--- Start ---

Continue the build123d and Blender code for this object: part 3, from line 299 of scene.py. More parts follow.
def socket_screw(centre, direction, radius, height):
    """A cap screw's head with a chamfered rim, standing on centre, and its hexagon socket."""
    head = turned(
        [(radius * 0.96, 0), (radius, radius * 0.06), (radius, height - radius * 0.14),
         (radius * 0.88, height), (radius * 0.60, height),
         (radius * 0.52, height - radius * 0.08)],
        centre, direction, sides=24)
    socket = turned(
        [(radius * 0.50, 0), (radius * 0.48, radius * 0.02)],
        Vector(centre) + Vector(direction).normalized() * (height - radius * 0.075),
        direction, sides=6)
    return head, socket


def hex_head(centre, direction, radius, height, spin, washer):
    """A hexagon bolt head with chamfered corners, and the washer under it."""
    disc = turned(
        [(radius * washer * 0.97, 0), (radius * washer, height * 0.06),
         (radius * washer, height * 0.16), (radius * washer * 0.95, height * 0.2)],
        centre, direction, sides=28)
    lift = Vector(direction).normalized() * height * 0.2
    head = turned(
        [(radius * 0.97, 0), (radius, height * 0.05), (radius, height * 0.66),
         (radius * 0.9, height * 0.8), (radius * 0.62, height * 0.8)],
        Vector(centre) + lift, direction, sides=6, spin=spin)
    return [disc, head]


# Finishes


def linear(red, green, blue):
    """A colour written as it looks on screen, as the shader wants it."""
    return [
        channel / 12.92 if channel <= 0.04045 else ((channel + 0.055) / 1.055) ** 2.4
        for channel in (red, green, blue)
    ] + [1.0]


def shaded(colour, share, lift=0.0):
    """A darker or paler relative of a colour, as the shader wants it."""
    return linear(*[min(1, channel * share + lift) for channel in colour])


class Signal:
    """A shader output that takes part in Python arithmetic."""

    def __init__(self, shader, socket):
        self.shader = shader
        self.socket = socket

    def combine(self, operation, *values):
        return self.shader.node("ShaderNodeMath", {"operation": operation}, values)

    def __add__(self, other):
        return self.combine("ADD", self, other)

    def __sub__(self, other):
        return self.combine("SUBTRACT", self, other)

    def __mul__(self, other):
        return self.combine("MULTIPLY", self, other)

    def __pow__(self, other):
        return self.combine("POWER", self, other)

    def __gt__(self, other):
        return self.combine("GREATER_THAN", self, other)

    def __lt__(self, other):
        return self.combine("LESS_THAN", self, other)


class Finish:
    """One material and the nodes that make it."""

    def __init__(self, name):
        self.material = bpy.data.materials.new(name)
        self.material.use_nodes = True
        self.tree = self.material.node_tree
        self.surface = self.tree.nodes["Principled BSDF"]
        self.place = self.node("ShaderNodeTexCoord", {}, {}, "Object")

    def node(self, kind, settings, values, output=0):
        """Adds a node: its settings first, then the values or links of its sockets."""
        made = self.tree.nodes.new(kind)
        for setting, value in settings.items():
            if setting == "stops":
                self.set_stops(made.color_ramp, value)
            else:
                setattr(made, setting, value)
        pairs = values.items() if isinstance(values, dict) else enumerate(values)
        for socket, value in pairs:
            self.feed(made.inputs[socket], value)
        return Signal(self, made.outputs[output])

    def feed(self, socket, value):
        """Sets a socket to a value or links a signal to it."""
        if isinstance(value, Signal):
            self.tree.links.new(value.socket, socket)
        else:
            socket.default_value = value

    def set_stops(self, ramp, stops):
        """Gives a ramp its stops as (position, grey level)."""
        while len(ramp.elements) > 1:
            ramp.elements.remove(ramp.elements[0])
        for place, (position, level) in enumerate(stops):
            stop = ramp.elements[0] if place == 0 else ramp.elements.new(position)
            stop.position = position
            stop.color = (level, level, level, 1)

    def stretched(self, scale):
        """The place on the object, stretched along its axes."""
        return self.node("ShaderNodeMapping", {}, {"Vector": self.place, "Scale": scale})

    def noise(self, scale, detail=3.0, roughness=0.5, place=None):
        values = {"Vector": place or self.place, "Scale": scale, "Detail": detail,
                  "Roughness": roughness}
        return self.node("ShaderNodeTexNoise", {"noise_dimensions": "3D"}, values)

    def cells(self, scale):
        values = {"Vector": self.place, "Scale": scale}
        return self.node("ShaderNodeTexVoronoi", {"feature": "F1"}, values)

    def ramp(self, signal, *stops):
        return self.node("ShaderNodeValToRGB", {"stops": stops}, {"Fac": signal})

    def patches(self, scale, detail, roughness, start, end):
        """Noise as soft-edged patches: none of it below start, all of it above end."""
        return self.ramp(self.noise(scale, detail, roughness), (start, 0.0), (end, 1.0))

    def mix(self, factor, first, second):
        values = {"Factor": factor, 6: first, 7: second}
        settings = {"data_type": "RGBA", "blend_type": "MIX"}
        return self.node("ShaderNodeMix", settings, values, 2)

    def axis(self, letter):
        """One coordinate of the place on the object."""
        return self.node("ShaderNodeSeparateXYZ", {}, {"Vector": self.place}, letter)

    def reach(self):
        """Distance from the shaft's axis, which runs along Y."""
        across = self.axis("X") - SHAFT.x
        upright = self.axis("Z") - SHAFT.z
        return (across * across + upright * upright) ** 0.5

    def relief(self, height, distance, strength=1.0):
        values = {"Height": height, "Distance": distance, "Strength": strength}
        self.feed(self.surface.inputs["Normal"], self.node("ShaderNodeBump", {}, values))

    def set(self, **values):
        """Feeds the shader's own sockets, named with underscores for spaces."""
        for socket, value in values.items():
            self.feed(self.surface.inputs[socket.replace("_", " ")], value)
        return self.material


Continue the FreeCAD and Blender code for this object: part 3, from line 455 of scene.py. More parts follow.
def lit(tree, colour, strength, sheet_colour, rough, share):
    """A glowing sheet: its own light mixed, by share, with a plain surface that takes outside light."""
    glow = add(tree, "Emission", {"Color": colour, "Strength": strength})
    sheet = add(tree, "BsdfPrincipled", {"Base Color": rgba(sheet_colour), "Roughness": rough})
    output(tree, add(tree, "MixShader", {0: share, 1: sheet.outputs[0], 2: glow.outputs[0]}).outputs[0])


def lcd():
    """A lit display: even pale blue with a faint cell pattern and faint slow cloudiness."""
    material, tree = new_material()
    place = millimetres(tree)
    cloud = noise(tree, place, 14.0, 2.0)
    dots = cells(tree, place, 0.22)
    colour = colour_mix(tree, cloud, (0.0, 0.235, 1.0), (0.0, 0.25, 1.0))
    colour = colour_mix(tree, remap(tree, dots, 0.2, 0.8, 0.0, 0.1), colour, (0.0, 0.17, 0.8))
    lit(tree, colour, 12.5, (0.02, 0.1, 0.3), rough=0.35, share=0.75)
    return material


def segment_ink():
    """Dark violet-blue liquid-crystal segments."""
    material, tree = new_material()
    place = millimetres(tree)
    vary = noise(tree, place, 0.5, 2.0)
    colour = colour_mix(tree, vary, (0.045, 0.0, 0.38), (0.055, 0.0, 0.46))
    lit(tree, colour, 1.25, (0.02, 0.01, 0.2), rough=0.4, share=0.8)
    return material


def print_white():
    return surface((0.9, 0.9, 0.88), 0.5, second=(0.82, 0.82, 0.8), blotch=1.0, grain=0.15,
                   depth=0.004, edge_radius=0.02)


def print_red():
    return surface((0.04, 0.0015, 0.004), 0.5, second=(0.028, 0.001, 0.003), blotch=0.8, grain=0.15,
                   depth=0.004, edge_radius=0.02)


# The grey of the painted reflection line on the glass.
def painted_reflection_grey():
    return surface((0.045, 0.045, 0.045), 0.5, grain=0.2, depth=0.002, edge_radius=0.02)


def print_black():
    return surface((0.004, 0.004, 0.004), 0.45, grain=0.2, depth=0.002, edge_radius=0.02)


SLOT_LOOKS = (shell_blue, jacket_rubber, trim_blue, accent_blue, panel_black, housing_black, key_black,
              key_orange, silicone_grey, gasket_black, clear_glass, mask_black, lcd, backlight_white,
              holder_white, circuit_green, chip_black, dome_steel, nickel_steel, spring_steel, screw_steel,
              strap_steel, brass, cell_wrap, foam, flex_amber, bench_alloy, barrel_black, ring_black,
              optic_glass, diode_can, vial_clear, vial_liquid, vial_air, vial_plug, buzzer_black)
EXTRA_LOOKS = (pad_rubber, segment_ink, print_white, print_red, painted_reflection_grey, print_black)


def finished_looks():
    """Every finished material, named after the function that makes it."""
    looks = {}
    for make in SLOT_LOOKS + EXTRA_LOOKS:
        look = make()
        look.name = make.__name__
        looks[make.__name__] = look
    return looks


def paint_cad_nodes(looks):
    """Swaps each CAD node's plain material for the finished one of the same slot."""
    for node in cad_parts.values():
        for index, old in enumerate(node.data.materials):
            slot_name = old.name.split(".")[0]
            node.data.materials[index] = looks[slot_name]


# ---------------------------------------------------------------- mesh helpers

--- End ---

**Task statement:** Set down exactly what runs from the line with "for node in" to the last line of the data above, including both of those lines and no others.

**Output for this exercise:**
    for node in cad_parts.values():
        for index, old in enumerate(node.data.materials):
            slot_name = old.name.split(".")[0]
            node.data.materials[index] = looks[slot_name]


# ---------------------------------------------------------------- mesh helpers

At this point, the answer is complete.